LA CITTA' VIRTUOSA NEL PENSIERO DI ALFARABI E DI IBN RUSHD (AVERROE') E CONCETTI DI LAICITA'

Se Averroè (Ibn Rushd) divide la società tra le tre classi che possiedono tre gradi diverse di conoscenza, Alfarabi riconduce, invece, la conoscenza a due gradi e pare sostenere che la perfetta conoscenza dei filosofi, essendo dimostrativa, è assolutamente lontana da ogni rappresentazione simbolica, anche nei confronti delle cose divine.
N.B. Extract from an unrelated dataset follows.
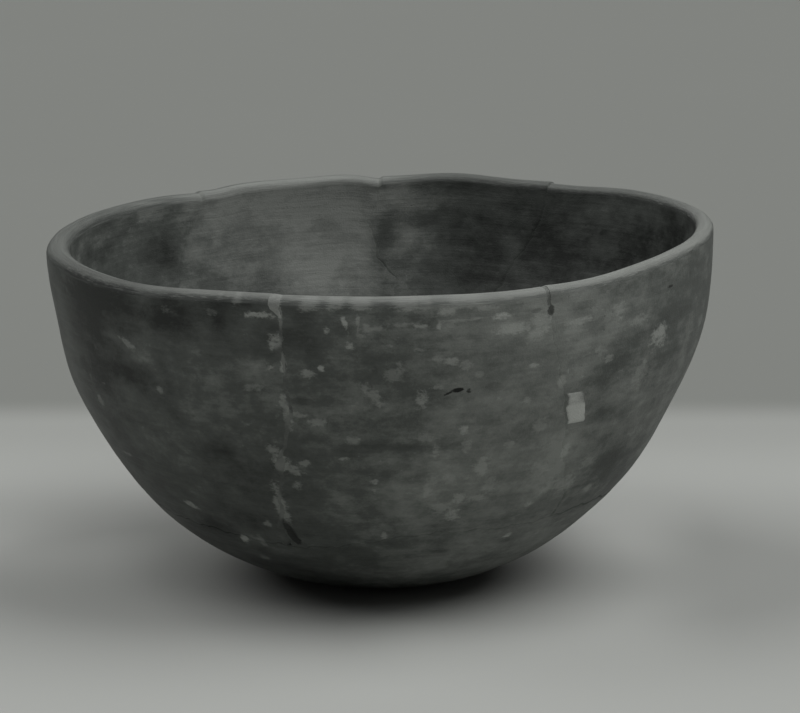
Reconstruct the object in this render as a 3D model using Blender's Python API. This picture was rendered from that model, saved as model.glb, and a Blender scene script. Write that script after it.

Averroè (Ibn Rushd) riteneva, da parte sua, che le cose divine sono in parte bisognose di esegesi allegoriche salvo i dogmi essenziali della fede che devono essere accettati così come sono stati rivelati.. E' decisamente difficile considerare tale affermazione nel confronto con il pensiero di Alfarabi, il quale, con grande liberalità, concede, dopo aver parlato a lungo da filosofo islamico e pur avendo dato l'impressione di tracciare la fisionomia di una perfetta società, sembra in seguito concedere che la religione non sia necessaria e sufficiente a qualificare città virtuose. Ciò fa pensare che la filosofia, secondo molti classici del pensiero arabo come Alfarabi non solo la filosofia, ma anche il potere civile, sia indipendente dalla religione. Circostanza che suona in genere molto averroistica anche in altri filosofi arabi. E non si tratta di interpretazione esoterica, ma di un vero e proprio principio di laicità ante litteram in una realtà ritenuta talvolta (e a torto) fondata esclusivamente su un modello teocratico o clerico-fondamentalista. Un altro motivo per respingere l'idea che il mondo islamico possa continuare ad essere ancorato ad anacronistici ed oscurantisti concetti in contrasto con una consapevole critica visione di modernità.